Exercise task: Scan the lines below for the word "materials". Copy each line you find it in.

[START OF Data section]

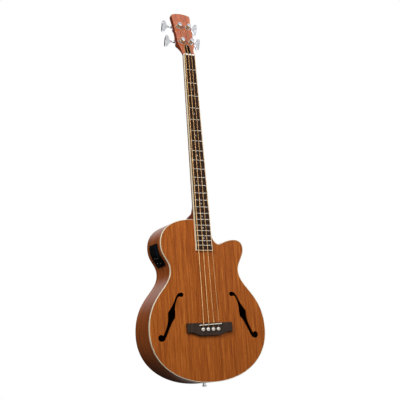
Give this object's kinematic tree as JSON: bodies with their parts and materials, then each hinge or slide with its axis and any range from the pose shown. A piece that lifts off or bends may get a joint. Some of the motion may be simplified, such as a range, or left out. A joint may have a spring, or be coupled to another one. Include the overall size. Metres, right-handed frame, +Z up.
{
  "type": "acoustic bass guitar",
  "caption": "Acoustic bass guitar with a hollow body, rounded cutaway, long sound holes, pin bridge, slanted saddle, preamp in the side and a tilted head with geared tuners.",
  "frame": {"origin": "on the centre line, in the middle of the head's thickness where it flares out above the nut: a wall hanger's fork carries it there", "axes": "+Z up along the neck to the head, +X across the body to the cutaway (treble) side, +Y from the soundboard to the back"},
  "size_m": [0.3948, 0.1261, 1.2092],
  "materials": {
    "top_wood": "satin lacquer",
    "side_wood": "gloss lacquer",
    "neck_wood": "satin lacquer",
    "inner_wood": "bare",
    "dark_wood": "oiled",
    "cream_plastic": "polished",
    "chrome_parts": "polished",
    "steel_parts": "plain",
    "pickup_brass": "plain",
    "string_bronze": "wound",
    "black_plastic": "fine grain",
    "display_glass": "clear over dark"
  },
  "bodies": {
    "guitar": {"soundboard": "top_wood", "bass_side": "side_wood", "treble_side": "side_wood", "back_plate": "side_wood", "neck": "neck_wood", "head_veneer": "neck_wood", "top_lining_bass": "inner_wood", "top_lining_treble": "inner_wood", "back_lining_bass": "inner_wood", "back_lining_treble": "inner_wood", "neck_block": "inner_wood", "tail_block": "inner_wood", "bass_tone_bar": "inner_wood", "treble_tone_bar": "inner_wood", "upper_brace": "inner_wood", "bridge_plate": "inner_wood", "back_brace_upper": "inner_wood", "back_brace_middle": "inner_wood", "back_brace_lower": "inner_wood", "fretboard": "dark_wood", "bridge": "dark_wood", "top_binding": "cream_plastic", "fretboard_binding": "cream_plastic", "nut": "cream_plastic", "saddle": "cream_plastic", "bridge_pin_1": "cream_plastic", "bridge_pin_2": "cream_plastic", "bridge_pin_3": "cream_plastic", "bridge_pin_4": "cream_plastic", "end_jack": "chrome_parts", "machine_plate_1": "chrome_parts", "machine_plate_2": "chrome_parts", "machine_plate_3": "chrome_parts", "machine_plate_4": "chrome_parts", "truss_rod": "steel_parts", "battery": "steel_parts", "saddle_pickup": "pickup_brass", "string_1": "string_bronze", "string_2": "string_bronze", "string_3": "string_bronze", "string_4": "string_bronze", "truss_rod_cover": "black_plastic", "heel_cap": "black_plastic", "preamp_panel": "black_plastic", "preamp_housing": "black_plastic", "display_window": "display_glass"},
    "tuning_post_1": {"tuning_post_1": "chrome_parts"},
    "tuning_post_2": {"tuning_post_2": "chrome_parts"},
    "tuning_post_3": {"tuning_post_3": "chrome_parts"},
    "tuning_post_4": {"tuning_post_4": "chrome_parts"},
    "tuning_key_1": {"tuning_key_1": "chrome_parts"},
    "tuning_key_2": {"tuning_key_2": "chrome_parts"},
    "tuning_key_3": {"tuning_key_3": "chrome_parts"},
    "tuning_key_4": {"tuning_key_4": "chrome_parts"},
    "bass_knob": {"bass_knob": "black_plastic"},
    "treble_knob": {"treble_knob": "black_plastic"},
    "volume_knob": {"volume_knob": "black_plastic"},
    "blend_knob": {"blend_knob": "black_plastic"},
    "tuner_button": {"tuner_button": "black_plastic"},
    "battery_door": {"battery_door": "black_plastic"}
  },
  "joints": [
    {"name": "key_1_turn", "type": "hinge", "parent": "guitar", "child": "tuning_key_1", "pos_m": [-0.0166, 0.02444, 0.03512], "axis": [1, 0, 0], "continuous": true},
    {"name": "post_1_turn", "type": "hinge", "parent": "guitar", "child": "tuning_post_1", "pos_m": [-0.0166, 0.02105, 0.02154], "axis": [0, -0.9702, 0.2424], "continuous": true},
    {"name": "key_2_turn", "type": "hinge", "parent": "guitar", "child": "tuning_key_2", "pos_m": [-0.0166, 0.03875, 0.09236], "axis": [1, 0, 0], "continuous": true},
    {"name": "post_2_turn", "type": "hinge", "parent": "guitar", "child": "tuning_post_2", "pos_m": [-0.0166, 0.03535, 0.07878], "axis": [0, -0.9702, 0.2424], "continuous": true},
    {"name": "key_3_turn", "type": "hinge", "parent": "guitar", "child": "tuning_key_3", "pos_m": [0.0166, 0.03875, 0.09236], "axis": [1, 0, 0], "continuous": true},
    {"name": "post_3_turn", "type": "hinge", "parent": "guitar", "child": "tuning_post_3", "pos_m": [0.0166, 0.03535, 0.07878], "axis": [0, -0.9702, 0.2424], "continuous": true},
    {"name": "key_4_turn", "type": "hinge", "parent": "guitar", "child": "tuning_key_4", "pos_m": [0.0166, 0.02444, 0.03512], "axis": [1, 0, 0], "continuous": true},
    {"name": "post_4_turn", "type": "hinge", "parent": "guitar", "child": "tuning_post_4", "pos_m": [0.0166, 0.02105, 0.02154], "axis": [0, -0.9702, 0.2424], "continuous": true},
    {"name": "bass_knob_turn", "type": "hinge", "parent": "guitar", "child": "bass_knob", "pos_m": [-0.13556, 0.01437, -0.68182], "axis": [-0.8596, 0, -0.511], "range_deg": [-140, 140]},
    {"name": "treble_knob_turn", "type": "hinge", "parent": "guitar", "child": "treble_knob", "pos_m": [-0.13556, 0.03137, -0.68182], "axis": [-0.8596, 0, -0.511], "range_deg": [-140, 140]},
    {"name": "volume_knob_turn", "type": "hinge", "parent": "guitar", "child": "volume_knob", "pos_m": [-0.12709, 0.01437, -0.69538], "axis": [-0.8616, 0, -0.5076], "range_deg": [-140, 140]},
    {"name": "blend_knob_turn", "type": "hinge", "parent": "guitar", "child": "blend_knob", "pos_m": [-0.12709, 0.03137, -0.69538], "axis": [-0.8616, 0, -0.5076], "range_deg": [-140, 140]},
    {"name": "tuner_button_press", "type": "slide", "parent": "guitar", "child": "tuner_button", "axis": [0.8641, 0, 0.5034], "range_m": [0, 0.001], "stiffness_N_per_m": 400, "springref_m": -0.0005},
    {"name": "battery_door_swing", "type": "hinge", "parent": "guitar", "child": "battery_door", "pos_m": [-0.14203, 0.04187, -0.67151], "axis": [0, -1, 0], "range_deg": [0, 90]}
  ],
  "couplings": [
    {"joint": "post_1_turn", "follows": "key_1_turn", "ratio": 0.05},
    {"joint": "post_2_turn", "follows": "key_2_turn", "ratio": 0.05},
    {"joint": "post_3_turn", "follows": "key_3_turn", "ratio": 0.05},
    {"joint": "post_4_turn", "follows": "key_4_turn", "ratio": 0.05}
  ]
}
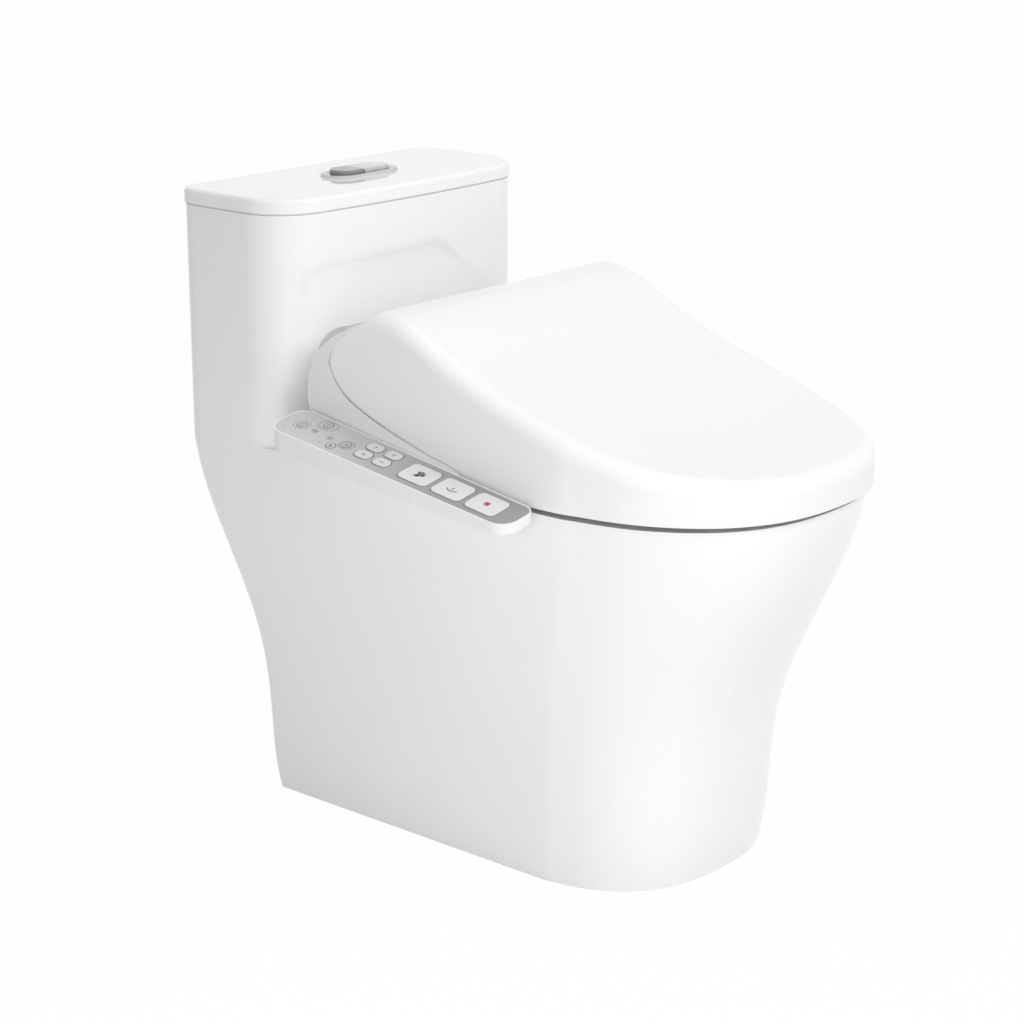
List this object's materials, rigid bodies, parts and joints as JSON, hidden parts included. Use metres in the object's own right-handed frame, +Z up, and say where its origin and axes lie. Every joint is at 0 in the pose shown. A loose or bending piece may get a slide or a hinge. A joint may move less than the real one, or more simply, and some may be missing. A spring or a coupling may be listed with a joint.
{
  "type": "smart toilet with heated seat",
  "caption": "One-piece skirted toilet with a heated wash seat: hinged seat and lid, side control arm with keys, wash nozzles, lift-off tank lid, push-button flush.",
  "frame": {"origin": "where the waste outlet's axis meets the floor", "axes": "+Z up, +Y towards the wall, -Y towards the user, -X the side of the control arm"},
  "size_m": [0.4428, 0.7025, 0.664],
  "materials": {
    "china_glaze": "gloss glaze",
    "seat_white": "gloss",
    "unit_white": "gloss",
    "fascia_grey": "satin",
    "key_white": "satin",
    "key_cream": "satin",
    "lens_clear": "clear",
    "chrome_bright": "polished",
    "chrome_dark": "polished",
    "seal_rubber": "matt",
    "bumper_rubber": "matt",
    "valve_white": "satin",
    "valve_blue": "satin",
    "valve_grey": "satin",
    "hose_soft": "satin",
    "screw_steel": "satin",
    "damper_black": "satin",
    "cradle_grey": "satin",
    "nozzle_white": "gloss",
    "heater_case": "matt",
    "inlet_brass": "satin",
    "board_green": "satin",
    "heater_foil": "satin"
  },
  "bodies": {
    "china": {"china_tank": "china_glaze", "china_rim": "china_glaze", "china_skirt": "china_glaze", "china_bowl": "china_glaze", "china_waterways": "china_glaze", "floor_outlet_seal": "seal_rubber", "flush_valve_base": "valve_white", "flush_valve_tower": "valve_white", "fill_valve_body": "valve_white", "tank_seals": "seal_rubber", "tank_nuts": "valve_grey", "refill_hose": "hose_soft", "mounting_plate": "valve_white", "mounting_bolts": "screw_steel", "mounting_nuts": "valve_grey"},
    "tank_cover": {"tank_lid": "china_glaze", "tank_lid_pads": "bumper_rubber", "flush_button_bezel": "chrome_bright", "flush_button_clamp": "valve_grey"},
    "full_flush": {"full_flush_button": "chrome_bright", "full_flush_rod": "valve_white"},
    "half_flush": {"half_flush_button": "chrome_dark", "half_flush_rod": "valve_white"},
    "flush_plunger": {"flush_valve_plunger": "valve_blue", "flush_valve_seal": "seal_rubber"},
    "tank_float": {"fill_valve_float": "valve_grey"},
    "wash_unit": {"unit_base": "unit_white", "unit_cover": "unit_white", "side_arm_body": "unit_white", "panel_fascia": "fascia_grey", "indicator_lenses": "lens_clear", "panel_circuit_board": "board_green", "hinge_pins": "screw_steel", "hinge_dampers": "damper_black", "nozzle_cradle": "cradle_grey", "nozzle_motors": "damper_black", "water_heater": "heater_case", "inlet_valve_block": "inlet_brass", "diverter_valve": "valve_grey", "control_board": "board_green", "power_cord_gland": "bumper_rubber"},
    "seat": {"seat_upper_shell": "seat_white", "seat_lower_shell": "seat_white", "seat_heater_foil": "heater_foil", "seat_bumpers": "bumper_rubber"},
    "lid": {"lid_shell": "seat_white", "lid_bumpers": "bumper_rubber"},
    "rear_nozzle": {"rear_wash_nozzle": "nozzle_white"},
    "front_nozzle": {"front_wash_nozzle": "nozzle_white"},
    "rear_wash_key_cap": {"rear_wash_key": "key_white"},
    "front_wash_key_cap": {"front_wash_key": "key_white"},
    "stop_key_cap": {"stop_key": "key_white"},
    "pressure_down_key_cap": {"pressure_down_key": "key_cream"},
    "position_down_key_cap": {"position_down_key": "key_cream"},
    "pressure_up_key_cap": {"pressure_up_key": "key_cream"},
    "position_up_key_cap": {"position_up_key": "key_cream"},
    "power_key_cap": {"power_key": "key_white"},
    "light_key_cap": {"light_key": "key_white"},
    "water_heat_key_cap": {"water_heat_key": "key_white"},
    "seat_heat_key_cap": {"seat_heat_key": "key_white"}
  },
  "joints": [
    {"name": "tank_lid_lift", "type": "slide", "parent": "china", "child": "tank_cover", "axis": [0, 0, 1], "range_m": [0, 0.06]},
    {"name": "full_flush_press", "type": "slide", "parent": "tank_cover", "child": "full_flush", "axis": [0, 0, -1], "range_m": [0, 0.006], "stiffness_N_per_m": 200, "springref_m": -0.008},
    {"name": "half_flush_press", "type": "slide", "parent": "tank_cover", "child": "half_flush", "axis": [0, 0, -1], "range_m": [0, 0.006], "stiffness_N_per_m": 200, "springref_m": -0.008},
    {"name": "flush_plunger_lift", "type": "slide", "parent": "china", "child": "flush_plunger", "axis": [0, 0, 1], "range_m": [0, 0.02]},
    {"name": "float_rise", "type": "slide", "parent": "china", "child": "tank_float", "axis": [0, 0, 1], "range_m": [0, 0.045]},
    {"name": "unit_release", "type": "slide", "parent": "china", "child": "wash_unit", "axis": [0, -1, 0], "range_m": [0, 0.06]},
    {"name": "seat_hinge", "type": "hinge", "parent": "wash_unit", "child": "seat", "pos_m": [0, 0.027, 0.488], "axis": [-1, 0, 0], "range_deg": [0, 95]},
    {"name": "lid_hinge", "type": "hinge", "parent": "seat", "child": "lid", "pos_m": [0, 0.027, 0.488], "axis": [1, 0, 0], "range_deg": [-100, 0]},
    {"name": "rear_nozzle_slide", "type": "slide", "parent": "wash_unit", "child": "rear_nozzle", "axis": [0, -0.8829, -0.4695], "range_m": [0, 0.08]},
    {"name": "front_nozzle_slide", "type": "slide", "parent": "wash_unit", "child": "front_nozzle", "axis": [0, -0.8829, -0.4695], "range_m": [0, 0.095]},
    {"name": "rear_wash_key_press", "type": "slide", "parent": "wash_unit", "child": "rear_wash_key_cap", "axis": [0.1951, 0.146, -0.9699], "range_m": [0, 0.0008], "stiffness_N_per_m": 1500, "springref_m": -0.0005},
    {"name": "front_wash_key_press", "type": "slide", "parent": "wash_unit", "child": "front_wash_key_cap", "axis": [0.1951, 0.146, -0.9699], "range_m": [0, 0.0008], "stiffness_N_per_m": 1500, "springref_m": -0.0005},
    {"name": "stop_key_press", "type": "slide", "parent": "wash_unit", "child": "stop_key_cap", "axis": [0.1951, 0.146, -0.9699], "range_m": [0, 0.0008], "stiffness_N_per_m": 1500, "springref_m": -0.0005},
    {"name": "pressure_down_key_press", "type": "slide", "parent": "wash_unit", "child": "pressure_down_key_cap", "axis": [0.1951, 0.146, -0.9699], "range_m": [0, 0.0008], "stiffness_N_per_m": 1000, "springref_m": -0.0005},
    {"name": "position_down_key_press", "type": "slide", "parent": "wash_unit", "child": "position_down_key_cap", "axis": [0.1951, 0.146, -0.9699], "range_m": [0, 0.0008], "stiffness_N_per_m": 1000, "springref_m": -0.0005},
    {"name": "pressure_up_key_press", "type": "slide", "parent": "wash_unit", "child": "pressure_up_key_cap", "axis": [0.1951, 0.146, -0.9699], "range_m": [0, 0.0008], "stiffness_N_per_m": 1000, "springref_m": -0.0005},
    {"name": "position_up_key_press", "type": "slide", "parent": "wash_unit", "child": "position_up_key_cap", "axis": [0.1951, 0.146, -0.9699], "range_m": [0, 0.0008], "stiffness_N_per_m": 1000, "springref_m": -0.0005},
    {"name": "power_key_press", "type": "slide", "parent": "wash_unit", "child": "power_key_cap", "axis": [0.1951, 0.146, -0.9699], "range_m": [0, 0.0008], "stiffness_N_per_m": 1000, "springref_m": -0.0005},
    {"name": "light_key_press", "type": "slide", "parent": "wash_unit", "child": "light_key_cap", "axis": [0.1951, 0.146, -0.9699], "range_m": [0, 0.0008], "stiffness_N_per_m": 1000, "springref_m": -0.0005},
    {"name": "water_heat_key_press", "type": "slide", "parent": "wash_unit", "child": "water_heat_key_cap", "axis": [0.1951, 0.146, -0.9699], "range_m": [0, 0.0008], "stiffness_N_per_m": 1000, "springref_m": -0.0005},
    {"name": "seat_heat_key_press", "type": "slide", "parent": "wash_unit", "child": "seat_heat_key_cap", "axis": [0.1951, 0.146, -0.9699], "range_m": [0, 0.0008], "stiffness_N_per_m": 1000, "springref_m": -0.0005}
  ],
  "couplings": [
    {"joint": "flush_plunger_lift", "follows": "full_flush_press", "ratio": 3.333}
  ]
}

[END OF Data section]

Correct response:
Give this object's kinematic tree as JSON: bodies with their parts and materials, then each hinge or slide with its axis and any range from the pose shown. A piece that lifts off or bends may get a joint. Some of the motion may be simplified, such as a range, or left out. A joint may have a spring, or be coupled to another one. Include the overall size. Metres, right-handed frame, +Z up.
  "materials": {
List this object's materials, rigid bodies, parts and joints as JSON, hidden parts included. Use metres in the object's own right-handed frame, +Z up, and say where its origin and axes lie. Every joint is at 0 in the pose shown. A loose or bending piece may get a slide or a hinge. A joint may move less than the real one, or more simply, and some may be missing. A spring or a coupling may be listed with a joint.
  "materials": {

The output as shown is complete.